Saif al-Adl is not the only key target who has extensive experience with weapons of mass destruction. Last year, Saudi national Adnan Shukrijumah was named publicly as Al Qaeda’s external operations chief. In this role, he is responsible for planning attacks against the United States. And yet, based on the latest media reporting, Mr. Shukrijumah, who is on the FBI 10 most wanted list, also has been mysteriously bypassed on the group’s organizational chart.

Lacking insider knowledge of the latest machinations within Mr. Zawahiri’s restructuring of Al Qaeda, I can offer two explanations for this disturbing anomaly: Either Adl and Shukrijumah have been marginalized in Al Qaeda’s post-Bin Laden leadership hierarchy – or they have been replaced so they can completely dedicate themselves to planning current operations.
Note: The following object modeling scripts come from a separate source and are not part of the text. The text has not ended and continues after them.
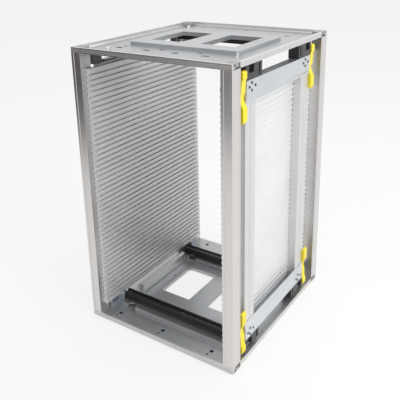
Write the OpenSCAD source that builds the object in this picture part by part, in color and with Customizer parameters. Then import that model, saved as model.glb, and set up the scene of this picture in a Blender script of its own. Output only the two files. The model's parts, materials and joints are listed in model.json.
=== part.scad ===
// PCB magazine rack: four columns between two framed sheet plates, a fixed grooved wall on the left
// and a grooved wall on the right that slides on toothed racks and is locked by four levers.

/* [Outside] */
// Width across the front
rack_w = 320; // [300:1:360]
// Depth from front to rear
rack_d = 355; // [345:1:400]
// Height
rack_h = 535; // [515:10:595]

/* [Frame] */
// Height of the edge profiles round each plate
rim_h = 9.5; // [8.5:0.5:11]
// Wall thickness of the edge profiles
rim_t = 4; // [3:0.5:5]
// Thickness of the sheet plates
sheet_t = 1.5; // [1:0.1:2]
// Column size across the front
col_w = 20; // [18:0.5:22]
// Column size from front to rear
col_d = 25; // [22:0.5:26]
// How far the middle of the base plate is pressed down
base_press = 3; // [2:0.5:5]
// How far the middle of the top plate is pressed up
top_press = 6.5; // [4:0.5:6.5]

/* [Walls] */
// Distance between board slots
pitch = 10; // [8:1:14]
// Height of one board slot
slot_h = 3.4; // [2.5:0.1:4]
// Depth of one board slot
slot_d = 5; // [4:0.25:5.5]
// Thickness of the grooved panels
panel_t = 8; // [7.5:0.25:8]
// Length of the grooved panels
panel_len = 332; // [320:1:334]
// Width of the upright stiles behind the panels
stile_w = 33; // [28:1:34]

/* [Slide and locks] */
// Width of the toothed racks
rack_y = 15; // [13:0.5:15]
// Height of the toothed racks on the base
base_rack_h = 16; // [14:0.5:18]
// Height of the toothed racks under the top plate
top_rack_h = 14; // [12:0.5:18]
// Tooth distance of the racks
tooth = 4; // [3:0.5:6]
// Free gap each side of a rack in its slide block
slide_gap = 0.4; // [0.3:0.05:0.6]
// Radius of the lever pins
pin_r = 2.5; // [2:0.1:3]
// Running gap between lever and pin
pin_gap = 0.08; // [0.05:0.01:0.1]

/* [Hidden] */
plate_in = rim_h;                       // inner face of the base plate
plate_out = rim_h - sheet_t;            // outer face of the base plate
tray_h = 6;
tray_top = plate_in + tray_h;           // top of the rack trays
bridge_t = 3.1;                         // slide block above the rack
bar_lo = tray_top + base_rack_h + slide_gap + bridge_t;     // lower end of the wall frames
bar_h = 35;                             // height of the cross bars
bar_t = 2;                              // sheet thickness of the cross bars
wall_out = 3;                           // wall frames sit this far inside the outer face
frame_x = col_w;                        // depth of the wall frames, flush with the columns
stile_x = frame_x - wall_out - bar_t;   // depth of the stiles
panel_x0 = rack_w - col_w - panel_t;    // inner face of the sliding panel
panel_y0 = (rack_d - panel_len) / 2;    // front end of both panels
groove_z0 = 36;                         // height of the lowest board slot
left_lo = groove_z0 - 10;               // lower edge of the fixed panel
right_lo = bar_lo + 2.5;                // lower edge of the sliding panel
panel_hi = rack_h - right_lo - 1;       // upper edge of both panels
slots = floor((panel_hi - 7 - groove_z0) / pitch) + 1;
bar_y0 = 49;                            // front end of the cross bars
bar_len = rack_d - 119;                 // length of the cross bars
stile_ys = [48, bar_y0 + bar_len - stile_w + 1];
rack_mid_y = [63.5, rack_d - 81.5];     // middle of the front and rear racks
tray_y0s = [43, rack_d - 97];           // front faces of the trays
tray_w = 43;
rack_x0 = 34;                           // left end of racks and trays
rack_x1 = rack_w - 8;                   // right end of racks and trays
block_x = 20;                           // slide block size along the travel
block_y0s = [46.5, rack_d - 119.5];     // front faces of the slide blocks
block_len = 51.5;
block_clear = 0.5;                      // under a slide block
lever_t = 13;                           // lever thickness
lever_gap = 0.5;                        // between lever and slide block
pivot_in = 7.5;                         // lever pivot, from the outer face
pivot_z = 27;                           // lever pivot, from the floor and from the top
tri = 0.01;

// ---- shared placing ----

// the middle of the floor face is the origin, parts are laid out from the front left corner
module placed() {
    translate([-rack_w / 2, -rack_d / 2, 0]) children();
}

module at_top() {
    translate([0, 0, rack_h]) mirror([0, 0, 1]) children();
}

module at_right() {
    translate([rack_w, 0, 0]) mirror([1, 0, 0]) children();
}

module at_rear() {
    translate([0, rack_d, 0]) mirror([0, 1, 0]) children();
}

// extrudes a section drawn in (y, z) along x
module along_x(x0, len) {
    translate([x0, 0, 0]) rotate([90, 0, 90]) linear_extrude(len) children();
}

// extrudes a section drawn in (x, z) along y
module along_y(y0, len) {
    translate([0, y0 + len, 0]) rotate([90, 0, 0]) linear_extrude(len) children();
}

module rounded(w, d, r) {
    translate([r, 0]) square([w - 2 * r, d]);
    translate([0, r]) square([w, d - 2 * r]);
    for (x = [r, w - r], y = [r, d - r]) translate([x, y]) circle(r, $fn = 48);
}

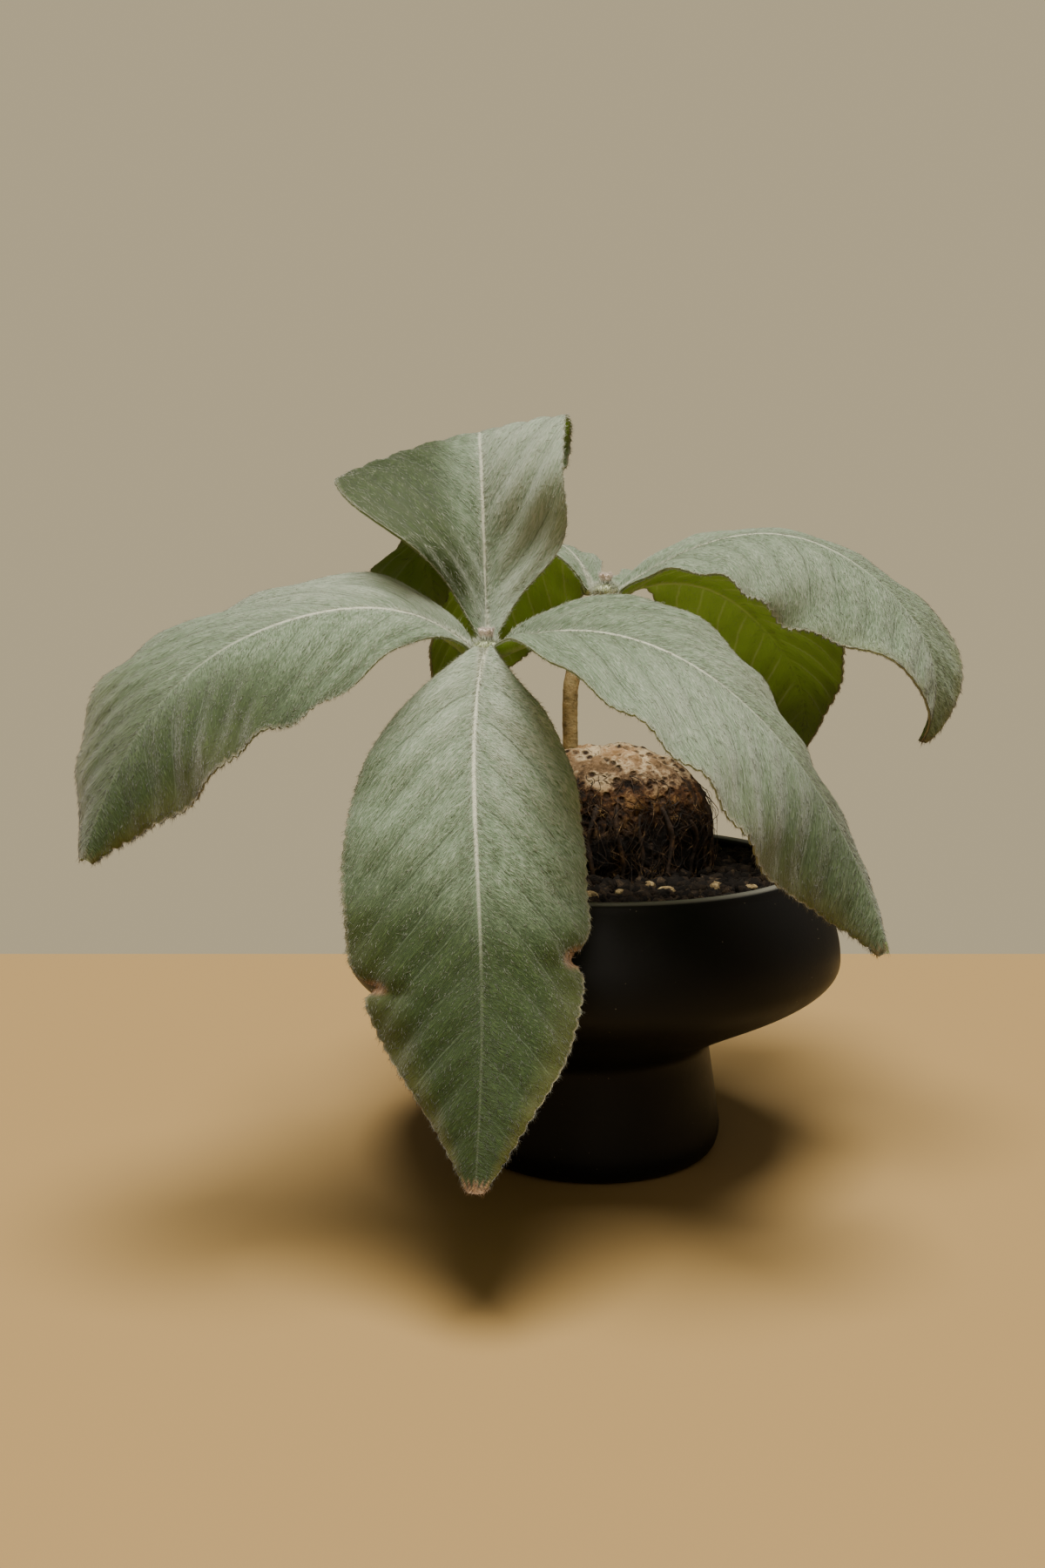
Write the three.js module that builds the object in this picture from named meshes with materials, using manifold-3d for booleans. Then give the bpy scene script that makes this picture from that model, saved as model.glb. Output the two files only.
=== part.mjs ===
// Potted brazilian edelweiss: a woolly-leaved caudex plant in a black ceramic pedestal bowl.
// Millimetres, +Z up. The origin is the centre of the pot's flat base, and the front faces -Y.
import * as THREE from "three";
import { mergeVertices } from "three/addons/utils/BufferGeometryUtils.js";
import Module from "manifold-3d";

const wasm = await Module();
wasm.setup();

// Pot
const POT_RADIUS = 75; // widest, a 150 mm bowl
const POT_WIDEST_Z = 61.5;
const POT_HEIGHT = 89.5;
const RIM_RADIUS = 65.4;
const FOOT_RADIUS = 39.6; // widest of the foot, just over its rounded edge
const FOOT_EDGE = 6; // height of the rounded bottom edge
const NECK_RADIUS = 36; // where the foot meets the bowl
const NECK_Z = 34.5;
const WALL = 4.6;
const FLOOR = 6;
const POT_SIDES = 44;

// Soil
const SOIL_Z = 84; // at the wall
const SOIL_MOUND = 1.6; // higher round the caudex
const SOIL_RINGS = 8;
const SOIL_SIDES = 30;
const GRIT_COUNT = 36;
const GAP = 0.3; // between touching pieces

// Caudex: centre, half sizes and the roots on its lower half
const CAUDEX = new THREE.Vector3(4, 6, 97);
const CAUDEX_HALF = new THREE.Vector3(32, 24, 26.5);
const CAUDEX_BURIED = 23; // below its centre
const CAUDEX_SQUARE_ABOVE = 2.3; // 2 is an ellipsoid, higher is boxier
const CAUDEX_SQUARE_BELOW = 5;
const ROOT_COUNT = 20;
const ROOT_RADIUS = 0.8;

// Stems
const STEM_RADIUS = 2.35;
const HUB_RADIUS = 4;
const HUB_FLATNESS = 0.6; // its height over its width
const FRONT_HUB = new THREE.Vector3(-31.7, -40, 155.6);
const REAR_HUB = new THREE.Vector3(4.4, 22, 170.8);
const FRONT_STEM = [
  new THREE.Vector3(-13.5, -9, 115),
  new THREE.Vector3(-15.5, -13, 126),
  new THREE.Vector3(-21, -22, 138),
  new THREE.Vector3(-28.5, -34, 149),
  FRONT_HUB,
];
const REAR_STEM = [
  new THREE.Vector3(-6.5, 9, 117),
  new THREE.Vector3(-7, 10, 130),
  new THREE.Vector3(-6.5, 11.5, 143),
  new THREE.Vector3(-2, 16, 158),
  REAR_HUB,
];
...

The latter is the most likely.

At large: key terrorists with WMD expertise

No one trying to manage an organization, meet people, recruit operatives, conduct fund raising, and run the daily business affairs of Al Qaeda is a good candidate to plan the next major attack. It simply doesn’t make sense for a group that has been so severely depleted in its senior ranks to marginalize dedicated jihadists in favor of far less experienced, unproven operatives. But it is logical that Zawahiri may have tasked his most experienced men to manage his group’s resurgence – by planning the next big thing.